■ Your objective:
Identify the lines holding "parts" and copy them.

•••

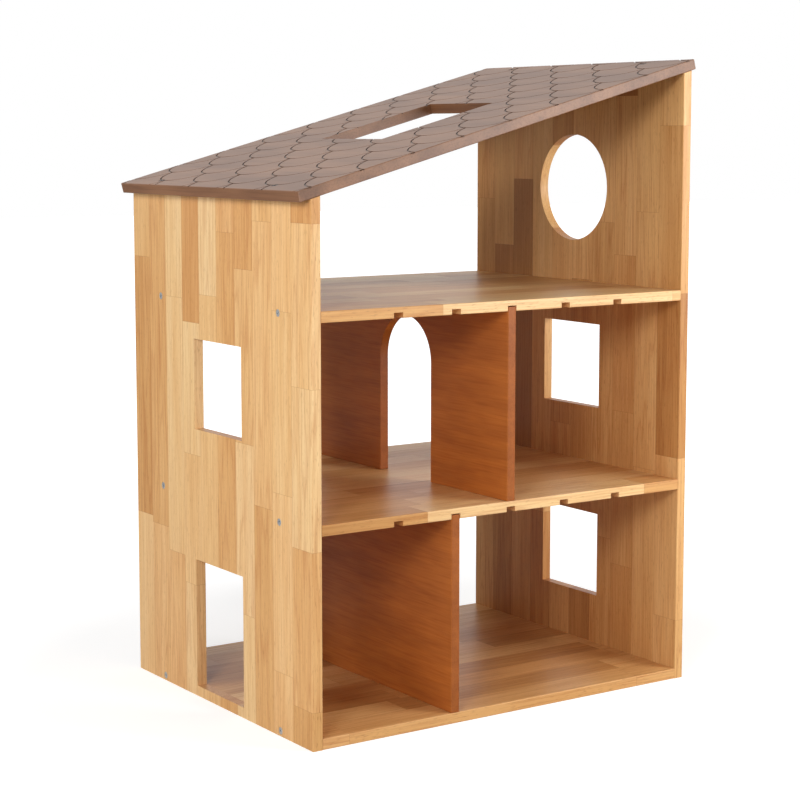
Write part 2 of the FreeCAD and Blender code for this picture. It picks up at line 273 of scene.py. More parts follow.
@dataclass(frozen=True)
class LacqueredRubberwood:
    """Rubberwood staves, butt-jointed, edge-glued and sanded under a clear satin lacquer.

    The eye sees 40 mm strips that differ a little in tone, short joints across them, long
    fine grain, dark pores and a soft sheen.
    """

    name: str = "lacquered_rubberwood"
    tones: tuple[str, ...] = ("#F1D09C", "#EBC288", "#E0B073", "#CF9A5D", "#B27D47")
    stave_mm: float = 40.0
    shortest_mm: float = 150.0
    longest_mm: float = 420.0
    glue_line_mm: float = 0.4
    lightest: float = -0.1
    stave_spread: float = 0.55
    figure_spread: float = 0.45
    pinkness: float = 0.25
    glue_dark: float = 0.4
    end_dark: float = 0.4
    roughness: tuple[float, float] = (0.32, 0.44)
    lacquer: Lacquer = Lacquer(0.2, 0.06, 0.25)
    fibre: Streak = Streak(80.0, 1.5, 4.0)
    figure: Streak = Streak(260.0, 17.0, 1.5)
    pore: Streak = Streak(9.0, 0.9, 1.0)

    def make(self, grain: Grain, seed: int, painted_shade: float = 0.0) -> bpy.types.Material:
        """Builds the material for one board.

        Args:
            grain: Which way the staves run.
            seed: Changes the layout of the staves.
            painted_shade: How much painted shade the board gets, moving its whole colour towards the deeper
                tones; most for the boards whose seen faces lie inside the house.

        Returns:
            The material.
        """
        material, tree, shader = new_material("%s_%s_%d" % (self.name, grain.name.lower(), seed))
        add = partial(add_node, tree)
        wood = WoodSpace(tree, grain)
        stave = self._staves(wood, seed)
        shift = add("ShaderNodeVectorMath", {0: stave.colour, "Scale": 90.0}, operation="SCALE")
        fibres, broad, pores = (
            wood.streaks(streak, shift) for streak in (self.fibre, self.figure, self.pore)
        )
        # painted shade: the board's whole tone is moved towards the deeper tones by its painted shade
        # amount
        mostly_light = add("ShaderNodeMath", (stave.number, 1.7), operation="POWER")
        inputs = (mostly_light, self.stave_spread, painted_shade + self.lightest)
        stave_tone = add("ShaderNodeMath", inputs, operation="MULTIPLY_ADD")
        tone = add("ShaderNodeMath", (broad, self.figure_spread, stave_tone), operation="MULTIPLY_ADD")
        last = len(self.tones) - 1
        stops = [(0.04 + 0.92 * i / last, code) for i, code in enumerate(self.tones)]
        colour = fill_ramp(add("ShaderNodeValToRGB", (tone,)), stops)
        parts = add("ShaderNodeSeparateColor", (stave.colour,)).node.outputs
        ring = add("ShaderNodeMath", (broad, 7.0), operation="MULTIPLY")
        ring = add("ShaderNodeMath", (ring, 0.5), operation="PINGPONG")
        ring = add("ShaderNodeMapRange", (ring, 0.0, 0.22, 0.26, 0.0))
        flat_sawn = add("ShaderNodeMath", (parts[2], 0.5), operation="GREATER_THAN")
        fibre_dark = add("ShaderNodeMapRange", (fibres, 0.42, 0.72, 0.0, 0.42))
        pore_dark = add("ShaderNodeMapRange", (pores, 0.62, 0.72, 0.0, 0.3))
        layers = [
            (add("ShaderNodeMath", (parts[1], self.pinkness), operation="MULTIPLY"), "#FBDFD2"),
            (add("ShaderNodeMath", (ring, flat_sawn), operation="MULTIPLY"), "#C98E5A"),
            (fibre_dark, "#C48B54"),
            (pore_dark, "#9A6638"),
            (add("ShaderNodeMath", (stave.joint, self.glue_dark), operation="MULTIPLY"), "#A8713F"),
            (add("ShaderNodeMath", (wood.end_grain, self.end_dark), operation="MULTIPLY"), "#C08A58"),
        ]
        tree.links.new(wood.tint(colour, layers), shader.inputs["Base Color"])
        dips = add("ShaderNodeMath", (stave.joint, pore_dark), operation="ADD")
        ridges = add("ShaderNodeMath", (fibres, 0.4), operation="MULTIPLY")
        height = add("ShaderNodeMath", (ridges, dips), operation="SUBTRACT")
        tree.links.new(wood.relief(height, 0.1, 0.25), shader.inputs["Normal"])
        rough = add("ShaderNodeMapRange", (fibres, 0.3, 0.7, *self.roughness))
        tree.links.new(rough, shader.inputs["Roughness"])
        self.lacquer.brush_on(shader)
        return material

    def _staves(self, wood: WoodSpace, seed: int) -> StaveSockets:
        """Lays out strips of random length, side by side.

        Args:
            wood: The board's coordinates.
            seed: Changes the lengths and the tones.

        Returns:
            What is the same all over one strip, and the lines between strips.
        """
        add = partial(add_node, wood.tree)
        # a little wider than a stave, so that a board's long edges fall inside its outer staves
        row_place = add("ShaderNodeMath", (wood.across, self.stave_mm * 1.001), operation="DIVIDE")
        row = add("ShaderNodeMath", (row_place,), operation="FLOOR")
        row_key = add("ShaderNodeMath", (row, seed), operation="ADD")
        dice = add("ShaderNodeTexWhiteNoise", {"W": row_key}, "Color", noise_dimensions="1D")
        dice = add("ShaderNodeSeparateColor", (dice,)).node.outputs
        spread = self.longest_mm - self.shortest_mm
        length = add("ShaderNodeMath", (dice[0], spread, self.shortest_mm), operation="MULTIPLY_ADD")
        start = add("ShaderNodeMath", (dice[1], self.longest_mm, wood.along), operation="MULTIPLY_ADD")
        piece_place = add("ShaderNodeMath", (start, length), operation="DIVIDE")
        piece = add("ShaderNodeMath", (piece_place,), operation="FLOOR")
        key = add("ShaderNodeCombineXYZ", (row, piece, seed))
        stave_tone = add("ShaderNodeTexWhiteNoise", (key,), noise_dimensions="3D").node.outputs
        lines = []
        for place, pitch in ((row_place, self.stave_mm), (piece_place, length)):
            inside = add("ShaderNodeMath", (place, 0.5), operation="PINGPONG")
            distance = add("ShaderNodeMath", (inside, pitch), operation="MULTIPLY")
            lines.append(add("ShaderNodeMapRange", (distance, 0.0, self.glue_line_mm, 1.0, 0.0)))
        glue = add("ShaderNodeMath", (lines[0], wood.off_edge), operation="MULTIPLY")
        joint = add("ShaderNodeMath", (glue, lines[1]), operation="MAXIMUM")
        return StaveSockets(stave_tone["Color"], stave_tone["Value"], joint)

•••

■ Task output:
Write part 2 of the FreeCAD and Blender code for this picture. It picks up at line 273 of scene.py. More parts follow.
        parts = add("ShaderNodeSeparateColor", (stave.colour,)).node.outputs
        flat_sawn = add("ShaderNodeMath", (parts[2], 0.5), operation="GREATER_THAN")
            (add("ShaderNodeMath", (parts[1], self.pinkness), operation="MULTIPLY"), "#FBDFD2"),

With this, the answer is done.